Justice Minister Ayelet Shaked spoke at a conference of the Israel Bar Association in Eilat this evening (Monday).
The minister began by quoting a book, saying "the legislative branch is mistakenly perceived as the most central authority and responsible for determining national priorities. I claim the public bureaucracy inherited the primacy and became the central authority with countless powers and authorities, while the legislature became irrelevant in broad areas of life in everything connected with determining policy in practice and its actual execution.
"The legislative branch is supposed to enjoy the broadest base of legitimacy, because it is elected directly by the public and reflects public participation in its composition, but the popular maxim 'who votes - influences' is no longer necessarily true. In any case, it contains an illusion. Most of the crucial decisions regarding distribution of resources in society and formulation of public policy are made every day, every hour, by the public bureaucracy under the guise of neutrality and impartiality by bureaucratic professionals who are perceived as disconnected from the focus of struggles between various interest groups," the minister concluded reading.
She said, "I hope this quote caused you all to squirm uneasily in your chair; it is taken from the book "Bureaucracy in Politics", which came out in 2006 and authored by Ms. Dina Zilber, today Deputy Attorney General and then attorney in the High Court of Justice. At a time when the method of action and decision-making by the bureaucracy brings us to a situation where 'the voter does not influence,' as Zilber points out, the warning bells of our democratic structure are supposed to ring loudly."
Shaked said that the situation is problematic. "In 2017, we often see how officials manage a political agenda under the guise of neutrality and professionalism, and in the name of these values they often struggle to thwart government initiatives, as if they were sitting in the opposition benches and seeking to create a governmental alternative. Some of them even turn to the public in order to recruit it to their struggles. They do this by briefing journalists, leaks, and letters, and recently even in public appearances."

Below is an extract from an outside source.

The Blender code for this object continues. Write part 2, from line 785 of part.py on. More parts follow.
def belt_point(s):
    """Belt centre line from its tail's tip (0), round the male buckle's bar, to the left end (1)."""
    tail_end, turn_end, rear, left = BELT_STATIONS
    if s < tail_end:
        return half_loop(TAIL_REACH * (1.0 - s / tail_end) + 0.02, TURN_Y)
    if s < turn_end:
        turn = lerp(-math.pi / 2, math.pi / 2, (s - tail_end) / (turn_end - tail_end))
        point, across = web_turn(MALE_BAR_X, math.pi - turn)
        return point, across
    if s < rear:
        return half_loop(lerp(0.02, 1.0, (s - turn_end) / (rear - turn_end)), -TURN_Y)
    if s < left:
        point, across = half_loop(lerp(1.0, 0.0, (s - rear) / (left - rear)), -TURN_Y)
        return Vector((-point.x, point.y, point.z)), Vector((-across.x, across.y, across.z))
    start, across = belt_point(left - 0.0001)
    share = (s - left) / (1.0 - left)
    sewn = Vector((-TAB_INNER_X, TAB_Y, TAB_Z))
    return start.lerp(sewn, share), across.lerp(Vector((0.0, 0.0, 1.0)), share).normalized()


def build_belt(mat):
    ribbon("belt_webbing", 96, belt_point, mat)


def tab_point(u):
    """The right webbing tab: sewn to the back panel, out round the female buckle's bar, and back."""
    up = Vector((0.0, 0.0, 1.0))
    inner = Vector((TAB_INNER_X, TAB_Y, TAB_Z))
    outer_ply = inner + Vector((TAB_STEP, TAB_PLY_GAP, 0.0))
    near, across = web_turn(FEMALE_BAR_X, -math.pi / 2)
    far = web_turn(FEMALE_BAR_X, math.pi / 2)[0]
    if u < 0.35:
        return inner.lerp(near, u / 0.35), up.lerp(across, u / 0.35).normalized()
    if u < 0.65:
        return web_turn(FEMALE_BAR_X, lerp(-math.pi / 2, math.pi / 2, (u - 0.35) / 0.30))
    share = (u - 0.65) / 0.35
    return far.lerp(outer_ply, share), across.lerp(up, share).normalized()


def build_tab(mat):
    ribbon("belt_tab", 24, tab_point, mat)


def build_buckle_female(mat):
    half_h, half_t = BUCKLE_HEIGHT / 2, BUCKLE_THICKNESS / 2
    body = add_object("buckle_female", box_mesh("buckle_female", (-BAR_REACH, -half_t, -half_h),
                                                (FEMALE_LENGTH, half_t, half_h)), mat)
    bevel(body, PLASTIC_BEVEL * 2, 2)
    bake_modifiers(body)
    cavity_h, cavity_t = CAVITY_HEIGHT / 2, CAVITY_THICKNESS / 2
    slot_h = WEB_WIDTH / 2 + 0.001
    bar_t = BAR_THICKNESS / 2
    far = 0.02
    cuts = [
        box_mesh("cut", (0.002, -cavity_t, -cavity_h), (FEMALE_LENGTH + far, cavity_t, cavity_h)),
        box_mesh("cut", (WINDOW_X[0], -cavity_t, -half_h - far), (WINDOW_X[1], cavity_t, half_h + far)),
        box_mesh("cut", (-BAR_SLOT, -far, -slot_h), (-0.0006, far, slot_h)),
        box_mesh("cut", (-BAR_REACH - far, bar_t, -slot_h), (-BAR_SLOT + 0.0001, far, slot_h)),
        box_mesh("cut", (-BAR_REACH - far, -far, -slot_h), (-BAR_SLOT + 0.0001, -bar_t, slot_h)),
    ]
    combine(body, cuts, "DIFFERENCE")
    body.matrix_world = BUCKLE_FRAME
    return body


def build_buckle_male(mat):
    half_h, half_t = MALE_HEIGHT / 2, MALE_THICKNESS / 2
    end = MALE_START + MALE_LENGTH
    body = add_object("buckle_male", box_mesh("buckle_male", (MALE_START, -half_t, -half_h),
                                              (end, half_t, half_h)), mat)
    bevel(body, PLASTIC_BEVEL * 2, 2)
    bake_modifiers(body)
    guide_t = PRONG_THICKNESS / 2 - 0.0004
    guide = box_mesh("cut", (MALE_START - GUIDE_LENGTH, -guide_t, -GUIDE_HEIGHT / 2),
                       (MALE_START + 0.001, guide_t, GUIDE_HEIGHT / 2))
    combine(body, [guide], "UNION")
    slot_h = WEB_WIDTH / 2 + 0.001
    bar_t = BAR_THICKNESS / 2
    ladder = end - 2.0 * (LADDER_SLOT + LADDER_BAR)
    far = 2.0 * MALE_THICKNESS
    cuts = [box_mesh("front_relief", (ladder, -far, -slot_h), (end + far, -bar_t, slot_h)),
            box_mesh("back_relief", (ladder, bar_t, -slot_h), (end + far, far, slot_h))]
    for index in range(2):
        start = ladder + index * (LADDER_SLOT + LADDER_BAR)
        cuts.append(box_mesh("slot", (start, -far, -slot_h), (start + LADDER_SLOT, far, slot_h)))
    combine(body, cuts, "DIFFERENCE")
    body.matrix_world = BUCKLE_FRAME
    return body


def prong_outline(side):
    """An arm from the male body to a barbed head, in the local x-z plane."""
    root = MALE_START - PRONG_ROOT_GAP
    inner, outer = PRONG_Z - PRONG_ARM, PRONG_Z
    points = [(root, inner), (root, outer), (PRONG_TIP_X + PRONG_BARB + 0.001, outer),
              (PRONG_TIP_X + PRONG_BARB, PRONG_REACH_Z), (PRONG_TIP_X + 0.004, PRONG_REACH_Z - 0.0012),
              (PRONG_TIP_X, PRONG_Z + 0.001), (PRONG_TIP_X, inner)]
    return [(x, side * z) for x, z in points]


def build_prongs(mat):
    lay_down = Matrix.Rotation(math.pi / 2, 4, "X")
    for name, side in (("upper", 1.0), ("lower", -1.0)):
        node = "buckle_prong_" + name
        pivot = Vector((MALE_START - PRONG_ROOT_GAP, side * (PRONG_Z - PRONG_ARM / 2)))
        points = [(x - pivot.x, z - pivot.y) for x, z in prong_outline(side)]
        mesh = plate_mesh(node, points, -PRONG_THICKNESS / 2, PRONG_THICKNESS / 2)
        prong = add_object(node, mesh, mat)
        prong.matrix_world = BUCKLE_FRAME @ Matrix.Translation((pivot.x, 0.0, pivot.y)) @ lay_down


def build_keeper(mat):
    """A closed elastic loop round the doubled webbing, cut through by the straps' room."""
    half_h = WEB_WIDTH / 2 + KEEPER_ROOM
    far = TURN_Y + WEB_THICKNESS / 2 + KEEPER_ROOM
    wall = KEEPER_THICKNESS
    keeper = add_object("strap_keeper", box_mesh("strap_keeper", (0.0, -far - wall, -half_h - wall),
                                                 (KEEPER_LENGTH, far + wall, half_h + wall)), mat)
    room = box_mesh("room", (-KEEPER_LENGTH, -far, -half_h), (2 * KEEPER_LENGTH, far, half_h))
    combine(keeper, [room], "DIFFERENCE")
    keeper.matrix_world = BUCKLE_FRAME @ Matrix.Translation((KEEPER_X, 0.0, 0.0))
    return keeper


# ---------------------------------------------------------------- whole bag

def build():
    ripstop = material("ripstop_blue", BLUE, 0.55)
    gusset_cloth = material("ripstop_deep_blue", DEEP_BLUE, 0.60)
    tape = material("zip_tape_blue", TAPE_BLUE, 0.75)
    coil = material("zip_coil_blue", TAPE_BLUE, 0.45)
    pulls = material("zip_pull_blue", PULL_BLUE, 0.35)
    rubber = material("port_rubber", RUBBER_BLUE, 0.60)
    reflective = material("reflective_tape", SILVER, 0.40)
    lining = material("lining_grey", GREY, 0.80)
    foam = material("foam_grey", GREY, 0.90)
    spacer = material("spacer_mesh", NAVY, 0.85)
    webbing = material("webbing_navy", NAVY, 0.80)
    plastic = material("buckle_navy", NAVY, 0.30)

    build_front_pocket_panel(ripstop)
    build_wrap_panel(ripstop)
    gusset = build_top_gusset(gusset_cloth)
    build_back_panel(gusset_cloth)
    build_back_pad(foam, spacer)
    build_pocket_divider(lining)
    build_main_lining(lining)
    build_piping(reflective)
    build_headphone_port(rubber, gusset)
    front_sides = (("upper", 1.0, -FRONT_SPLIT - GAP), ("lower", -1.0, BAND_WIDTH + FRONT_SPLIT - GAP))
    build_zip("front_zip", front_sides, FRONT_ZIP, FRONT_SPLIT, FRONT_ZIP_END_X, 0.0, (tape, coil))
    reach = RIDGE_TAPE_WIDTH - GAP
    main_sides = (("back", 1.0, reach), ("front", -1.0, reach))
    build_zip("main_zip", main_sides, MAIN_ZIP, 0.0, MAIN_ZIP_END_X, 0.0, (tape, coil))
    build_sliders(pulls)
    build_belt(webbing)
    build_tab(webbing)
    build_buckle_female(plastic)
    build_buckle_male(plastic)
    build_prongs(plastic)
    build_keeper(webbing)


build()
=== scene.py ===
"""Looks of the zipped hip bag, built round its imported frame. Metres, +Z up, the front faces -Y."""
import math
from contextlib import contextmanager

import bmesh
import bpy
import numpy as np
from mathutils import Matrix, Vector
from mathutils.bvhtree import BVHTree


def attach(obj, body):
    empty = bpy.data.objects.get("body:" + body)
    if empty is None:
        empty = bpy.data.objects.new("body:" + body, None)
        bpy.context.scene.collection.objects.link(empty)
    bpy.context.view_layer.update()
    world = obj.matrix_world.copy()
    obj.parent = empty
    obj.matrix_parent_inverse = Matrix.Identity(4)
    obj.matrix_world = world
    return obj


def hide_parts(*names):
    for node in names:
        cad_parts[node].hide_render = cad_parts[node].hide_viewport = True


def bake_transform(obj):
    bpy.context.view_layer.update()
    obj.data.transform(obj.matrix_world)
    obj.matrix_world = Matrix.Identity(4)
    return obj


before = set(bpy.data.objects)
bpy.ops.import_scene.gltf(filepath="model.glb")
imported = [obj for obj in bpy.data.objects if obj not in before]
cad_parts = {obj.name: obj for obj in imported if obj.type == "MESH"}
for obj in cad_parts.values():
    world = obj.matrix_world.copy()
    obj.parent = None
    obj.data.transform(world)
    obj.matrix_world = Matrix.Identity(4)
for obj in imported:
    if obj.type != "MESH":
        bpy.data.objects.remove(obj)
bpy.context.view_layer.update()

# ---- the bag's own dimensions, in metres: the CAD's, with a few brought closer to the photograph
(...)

The minister proved her case through an examination of the Civil Service Commission's code of ethics. "There is no better way to demonstrate the lack of commitment of the bureaucracy to serve the policy of the elected echelon, and there is no better way to demonstrate the basis of the bureaucracy's new perception than to examine the ethical code that the Civil Service Commission published last January. An innocent reader who reads the code will probably come out believing that there is no government in Israel. There is a government in Israel, and anyone who views this code with the utmost seriousness may conclude that the role of the bureaucracy is indeed to serve as the trustee of the public and to act directly on its behalf by skipping over the heads of ministers and elected officials. The civil service vision 2017 model takes the political echelon out of the picture. Those chosen by the public and charged to be seen as policy makers on its behalf are irrelevant to the bureaucrat's vision.

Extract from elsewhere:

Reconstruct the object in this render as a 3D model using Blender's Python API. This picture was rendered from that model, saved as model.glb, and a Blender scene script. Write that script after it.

"Every time the ethical code implies that the bureaucratic level has an obligation, even to a certain degree, to act to advance the minister's policy, the document immediately emphasizes that the matter should be done 'with respect for the law.' Why? The answer seems clear: The Israeli politician, according to the ethical code, is automatically suspect until proven innocent, of seeking to promote an illegal policy," accused Shaked.
She added that "promoting the minister's policy is the item that appears in the 15th place out of twenty-three points listed in the document. Incidentally, this location places service to promote the minister's policy only a little before the values of 'teamwork', 'service', and 'courtesy'. Meaning, a little higher than 'smile at the customer', according to the new ethical code, one should also implement the policy of the elected echelon."
The Justice Minister noted that "the gap that exists in Israel between the first value of direct loyalty to the public and the last value of helping to advance the elected echelon's policy is precisely the danger: Skipping over the elected officials is a circumvention of the public itself; ignoring the elected officials is tantamount to ignoring the public itself. The bureaucratic attempt to identify the public interest, without the mediation of the one chosen by the public at the ballot box (precisely for this purpose), will always end with the reflection of the bureaucratic 'credo' foisted upon the 'public' in whose name it supposedly acts.
"In two weeks' time," the minister said, "the government will ratify the government's decision that was approved yesterday by the Civil Service Committee and led by my colleague, Minister Yariv Levin ... The decision is the first step in returning the government pendulum to the control of the political echelon in determining the policy of government ministries. Reducing the screening committees in the senior positions in the civil service to three members, and the more active involvement of the minister's representatives in their selection process, as the service committee approved yesterday, as well as the appointment of deputy directors-general of the government ministries as trust positions, greatly strengthen the ministers' ability to implement the policy for which they were elected and that the public who sent them to the ministries wish to see implemented."
The minister concluded her speech by saying, "Strengthening the elected officials is strengthening the mechanism for choosing them, and strengthening the mechanism for choosing them is to strengthen the public itself. I wish that in the coming year we, the elected officials, will be brave enough to return to the public that sent us everything that belongs to it and was taken from it over the years."